What shall we do with today’s texts? Well . . . Wrestle. With Joshua. And with our own prejudices. And the temptation to play the role of gatekeeper for God. But this isn’t all . . . Celebrate! Give thanks! God shows no partiality. This is good news for you. And me. And for the whole world that God so loves. Yes. Wrestle. It is part of what it means to enter the story. But do more. Thank God and welcome others. People will be astounded. Amen.
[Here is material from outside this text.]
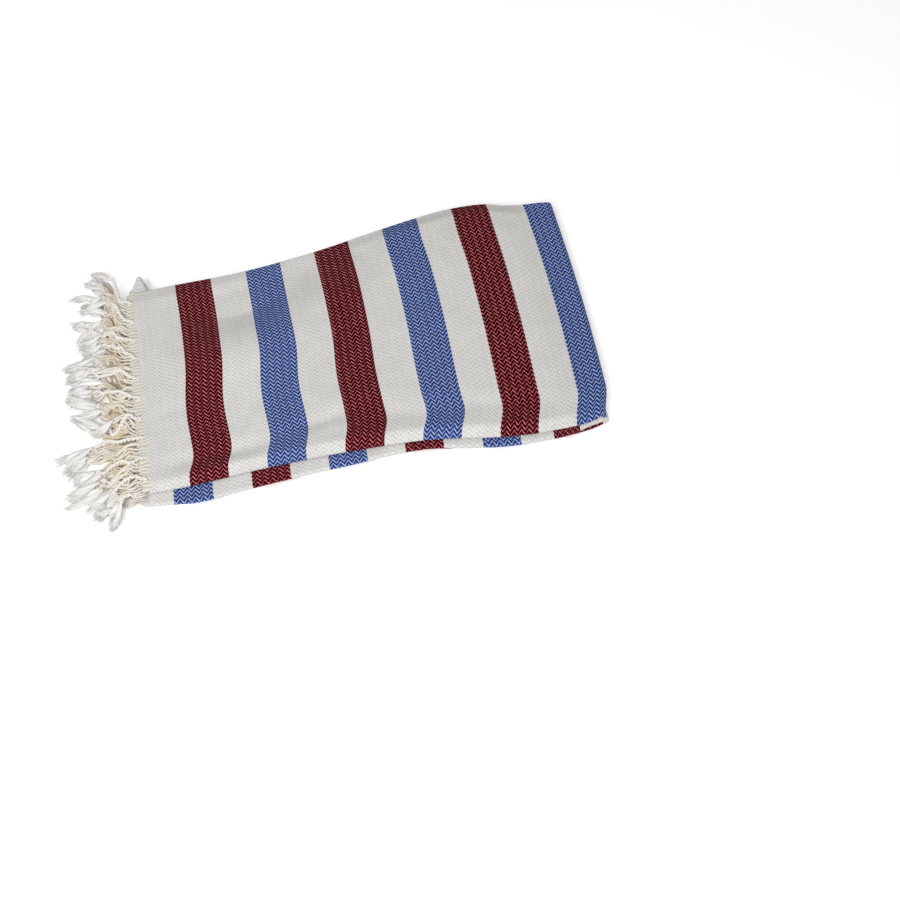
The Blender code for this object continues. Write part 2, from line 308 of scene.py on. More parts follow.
# the folded outline from above: the top strip's front and back, then the lower strips' front and back
outline = {
    "x": (-0.020, -0.007, 0.001, 0.009, 0.018, 0.035, 0.100, 0.170,
          0.241, 0.280, 0.313, 0.348, 0.366, 0.386, 0.404, 0.420),
    "front": (0.0005, 0.0007, 0.0009, 0.0010, 0.0012, 0.0015, 0.0065, 0.0090,
              0.0080, 0.0035, -0.0020, -0.0050, -0.0048, -0.0040, -0.0015, 0.0060),
    "back": (0.2185, 0.2187, 0.2190, 0.2194, 0.2201, 0.2213, 0.2245, 0.2344,
             0.2497, 0.2574, 0.2620, 0.2616, 0.2564, 0.2535, 0.2527, 0.2500),
    "under": (-0.0080, -0.0092, -0.0099, -0.0106, -0.0115, -0.0128, -0.0065, -0.0018,
              0.0016, -0.0048, -0.0095, -0.0110, -0.0103, -0.0090, -0.0060, 0.0010),
    "corner": (0.2300, 0.2355, 0.2465, 0.2275, 0.2215, 0.2215, 0.2240, 0.2330,
               0.2482, 0.2558, 0.2606, 0.2602, 0.2556, 0.2528, 0.2510, 0.2470),
}

# the strips from the top down: their edges' columns, how far these are set in, and their front's slide
strips = (
    {"front": "front", "back": "back", "frontIn": 0.0, "backIn": 0.0, "jog": -0.0065},
    {"front": "under", "back": "corner", "frontIn": 0.0, "backIn": 0.0045, "jog": 0.0},
    {"front": "under", "back": "corner", "frontIn": 0.0070, "backIn": 0.0050, "jog": 0.0015},
    {"front": "under", "back": "back", "frontIn": 0.0060, "backIn": 0.0070, "jog": -0.0010},
)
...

“In every nation anyone who fears him and does what is right is acceptable to him.”
     — Acts 10:35

Greatly Puzzled

Acts 10:1-33    Joshua 7-8    Job 24

“Now while Peter was greatly puzzled . . .”  (Acts 10:17). Peter is but one of several puzzled folks in today’s texts. After defeat at Ai, Joshua joins him, falling to the ground on his face perplexed and struggling mightily he prays, “Why?” (Joshua 7:7). Job, for his part, puzzles over God’s silence and laments that “God pays no attention” to the prayers of the poor (Job 24:12).  Then there is Cornelius who, upon meeting an angel of God in a vision, stares in terror and squeaks, “What is it, Lord?” (Acts 10:4). This much is sure: Not a one of them expected what they were given!

Greatly puzzled.  Have you ever been there? I know I have! How about that time God didn’t come through the way you expected? Or the occasion(s) when God has shown up in ways, times, or places you did not expect? Or, imagine it now, maybe God has even attempted to lead you to go where you never, ever expected God to send you . . .  If so, know that Joshua, Job, Cornelius, and Peter found it puzzling too . . . responding with grief and terror, protest and hesitation. And more . . .

“The next day he got up and went with them” (Acts 10:23). Peter’s obedience mirrors that of Cornelius and Joshua. Puzzled as they were, they each came to a place of attentiveness; listening and then responding with action. Even Job, who is not yet finished puzzling, does so with heightened attentiveness . . .  Puzzled. Engaged. Attentive. Responsive. Who knows what God will show us if we will do the same?

“God has shown me that I should not call anyone profane or unclean.”